# Hi My Names Walter And I'm A Watchaholic



## w.h.s (Mar 1, 2008)

I've been interested in watches since my first timex wind up back in the late 70's. I have recently had the time and oppertunity to pursue a meaningfull relationship wih watches, first i dabbled with a hong kong milsub hommage and then a skx007k again from hong kong off 'bay. Recently i've achieved an early goal i set myself, the mkii stingray. I,ve also owned a zeno explorer and precista diver (18A). I've found i keep coming back to various forums through searches so i've decided to join a few and here i am. Early on in my research i came across ollech & wajs, though have yet to own one. Also i am very into the 'tool' aspect of CWC and marathon divers watches, though again i have yet to own one. I think i held off the decision in the late 90's between a tudor 2nd hand sub and a new cwc auto 300m while i carried out more research into the mid range end of the automatic watch market. I really enjoy seeing the mods people do and the emergence of the custom market like mkii. I have seen a few WWW watches over the years and really like the look of the type 48 modded o&W MP. Also i have an itch for a mil sub hommage like Quoll and clayman amongst others have done. As i am yet to undertake any watch tinkering i would appreciate any advice on fitting a domed acrylic to the o&w mp, is it a press fit? better done by an experienced person? Where would one go in the UK to have mki parts fitted? And whats the best candidate for a milsub hommage? As soon as i figure out how and take some pics 'll post'em in the meantime thanks for reading my post and having me on board!


----------



## strange_too (Feb 19, 2007)

Welcome to









Enjoy your stay


----------



## mach 0.0013137 (Jan 10, 2005)

Welcome aboard Walter, you`ll not find a cure for your watchaholicism here, that`s for sure


----------



## mrteatime (Oct 25, 2006)

welcome to the forum


----------



## djgg (Feb 13, 2008)

Welcome , I`m new as well in the last few weeks i`ve got 2 watches 1 strap since i joined The Watch Forum







.

David .


----------



## rev (Oct 12, 2007)

welcome Walter, enjoy your stay

Ooh anything Orange is very welcome


----------



## Stuart Davies (Jan 13, 2008)

Welcome Walter - I've bought 4 watches in six weeks since joining - prepare to be skint mate


----------



## Toshi (Aug 31, 2007)

Welcome Walter











djgg said:


> Welcome , I`m new as well in the last few weeks i`ve got 2 watches 1 strap since i joined The Watch Forum
> 
> 
> 
> ...





Stuart Davies said:


> Welcome Walter - I've bought 4 watches in six weeks since joining - prepare to be skint mate


Maybe there's a pattern here? - stay away from the sales forum is my advice









Rich


----------



## stevoc (Dec 18, 2006)

w.h.s said:


> I have seen a few WWW watches over the years and really like the look of the type 48 modded o&W MP.
> 
> As i am yet to undertake any watch tinkering i would appreciate any advice on fitting a domed acrylic to the o&w mp, is it a press fit? better done by an experienced person? Where would one go in the UK to have mki parts fitted? board!

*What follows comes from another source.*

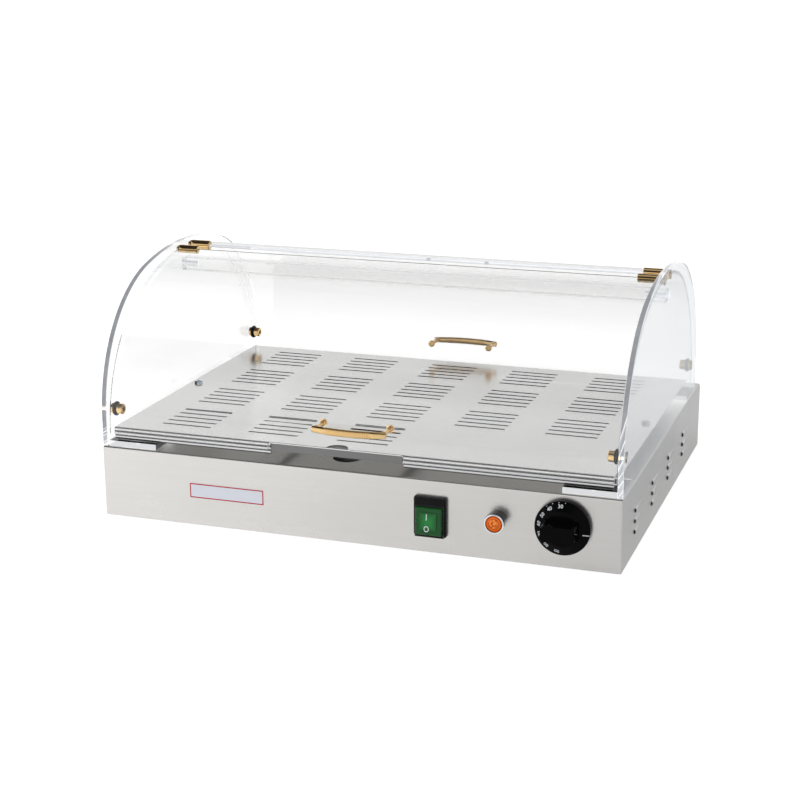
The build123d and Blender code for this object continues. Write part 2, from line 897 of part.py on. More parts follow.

Exactly the question I'd like answering. There's a thread about this over on TZ-UK at the moment. I've got a O&W MP that I'd love to fit an acrylic crystal to.

cheers

Steve


----------



## thunderbolt (May 19, 2007)

Welcome to







Enjoy your stay.


----------



## w.h.s (Mar 1, 2008)

thanks all for the warm welcome!


----------



## jasonm (Nov 22, 2003)

stevoc said:


> w.h.s said:
> 
> 
> > I have seen a few WWW watches over the years and really like the look of the type 48 modded o&W MP.
> ...


Roys the man who can ......


----------



## PhilM (Nov 5, 2004)

Hello Walter, welcome to the forum


----------



## Nalu (Nov 28, 2003)

Welcome to The Machine!


----------



## w.h.s (Mar 1, 2008)

Nalu said:


> Welcome to The Machine!


thank you Nalu , i have often admired photography of your collection, especialy some of the older divers like the jenny caribbean.


----------



## w.h.s (Mar 1, 2008)

thanks!


----------